Thème 2 : Margaux…une petite série de grands rouges.
Château d’Issan 2008 : le nez est délicat et très élégant, mûre, cassis et léger vanillé, la
bouche est charnue et soyeuse avec une trame tannique mûre et racée et une jolie finale à qui une fine acidité donne une fraîcheur bien agréable.
Belle matière, élevage intégré et texture très raffinée en bouche…ce vin jeune charme par sa buvabilité et sa gourmandise. Jolie
entrée en matière
Château Cantenac Brown 2008 : le nez est très empyreumatique, fumée, café moulu et pain
grillé, en bouche la matière est très généreuse avec des tannins bien présents, la finale n’est pas encore en place, on y sent une légère amertume et un peu de chaleur.
Un vin dans un style très démonstratif, vraiment marqué par l’élevage… encore trop jeune pour être apprécié ou simplement trop
boisé à la base ? La question se pose vraiment.
Château Rauzan Gassies 2008 : le nez est très fin avec un fruité subtil, de belles notes
cacaotées et épicées et une pointe de réglisse, la bouche est corsée mais joliment équilibrée, il y a de l’amplitude et de la profondeur, la trame tannique est fine et la finale laisse une marque
aromatique très persistante.
Ce Margaux flatte le nez et le palais par sa matière riche et complexe tout en conservant une élégance très distinguée…une jolie
réussite !
Château Bel Air Marquis d’Aligre 2000 : le nez est peu agréable, évolué, tertiaire avec des
nuances de jus de viande, de genièvre mais également des notes moins flatteuses (un peu chaussette de randonneur…), la bouche est fluette, décharnée et la finale sèche très rapidement.
Un Grand Cru Classé issu d’un grand millésime, mort au bout de 10 petites années…il y a de quoi se poser des
questions !
Château Prieuré Lichine 2002 : le nez est élégant et charmeur sur les fruits noirs, la
réglisse, les épices douces, la bouche est splendide, ample et sphérique, tenue par une trame tannique solide mais soyeuse, la finale est longue et d’une fraîcheur très gourmande.
Un vin qui se présente à nous sans trop d’esbroufe mais avec une personnalité séduisante et bien épanouie pour laquelle on ne peut
que craquer…Superbe !
Château Margaux 1993 : le nez est discret et peu flatteur sur du poivron frais et quelques
notes rappelant la craie ou la poussière, la violette se manifeste après une longue aération, la bouche possède une trame tannique serrée et fine mais l’ensemble manque de volume, malgré quelques
notes légèrement réglissée la finale déçoit en laissant une impression de sècheresse.
Que dire ??????????????????????????????????????????????????????????
Un mythe qu’une dégustation à l’aveugle a placé à un niveau indigne…hélas mérité !

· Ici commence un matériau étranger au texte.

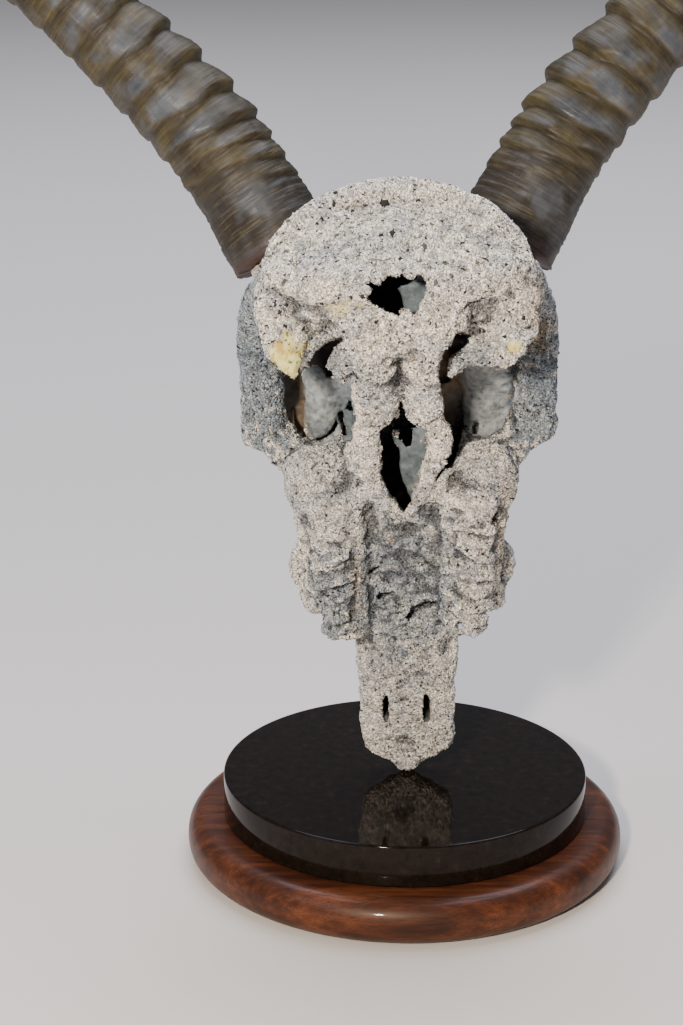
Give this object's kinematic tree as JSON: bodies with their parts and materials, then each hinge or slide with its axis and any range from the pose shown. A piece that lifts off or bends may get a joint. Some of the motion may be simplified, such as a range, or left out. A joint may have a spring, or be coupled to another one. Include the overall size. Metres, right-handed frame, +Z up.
{
  "type": "mounted antelope skull",
  "caption": "Life-size lechwe skull with long ringed horns, covered in a crust of stone chips and standing on its nose on a polished stone disc and a turned wood base.",
  "frame": {"origin": "centre of the walnut base's flat underside", "axes": "+Z up, +Y away from the side that the skull's palate and foramen magnum face, +X towards the skull's right-hand horn as it is seen in the picture"},
  "size_m": [0.5239, 0.2979, 0.7714],
  "materials": {
    "crust": "bone under a rough crust of whitish, pinkish-grey and dark stone chips",
    "horn": "ringed olive-brown keratin with a faint sheen",
    "granite": "black, mirror polished",
    "walnut": "dark reddish brown, glossy varnish"
  },
  "bodies": {
    "root": {"stand_walnut_base": "walnut", "stand_granite_disc": "granite", "skull_premaxilla": "crust", "skull_maxilla_with_teeth": "crust", "skull_nasals": "crust", "skull_frontals": "crust", "skull_cheek_arch_right": "crust", "skull_cheek_arch_left": "crust", "skull_braincase": "crust", "horn_right": "horn", "horn_left": "horn"}
  },
  "joints": []
}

Quand je vois le prix d’un tel flacon sur le net, je me pose vraiment des questions…
Il me reste un exemplaire en cave que je garderai pour mon fils (c’est son millésime), il en fera ce qu’il voudra. Peut-être que
dans quelques années, il se produira un miracle…mais l’espoir est maigre !
La petite série de grands Margaux
Pour conclure :
- Voilà une série bien hétérogène avec des bouteilles supposées de bon niveau (25 à 45 euros…sans compter le Margaux) mais
qui ne laissera pas un souvenir impérissable dans l’historique du club.
Une très bonne surprise, deux vins prometteurs, un cru qui manque d’élégance et deux bouteilles indignes de leur rang…pas
terrible pour cette appellation qui fait rêver la planète oenophile !
- Château Margaux fut un choc : dégusté une première fois il y a trois ans, ce 93 n’avait rien de transcendant mais
se présentait comme une très beau vin. Rien à voir avec le vin dégusté ce soir…
Avec cette déconvenue se repose, entre autres, la question de la dégustation à l’aveugle pour les flacons
mythiques.
En effet, je pense que ce type de vin gagne à être consommé avec l’état d’esprit d’un « buveur
d’étiquette » : sans l’aspect symbolique on perd certainement une des dimensions essentielles de l’acte en occultant les rêves et les fantasmes liés à ces crus mythiques…et au prix de
la chose c’est vraiment dommage !
- Pour le coup de cœur personnel le choix de Prieuré Lichine 2002 est évident : mûr, gourmand, avec une trame
tannique finement ciselée…conforme à cette image de distinction et d’élégance des crus de Margaux.
De plus, c’est un des vins les moins chers de la série…Chapeau !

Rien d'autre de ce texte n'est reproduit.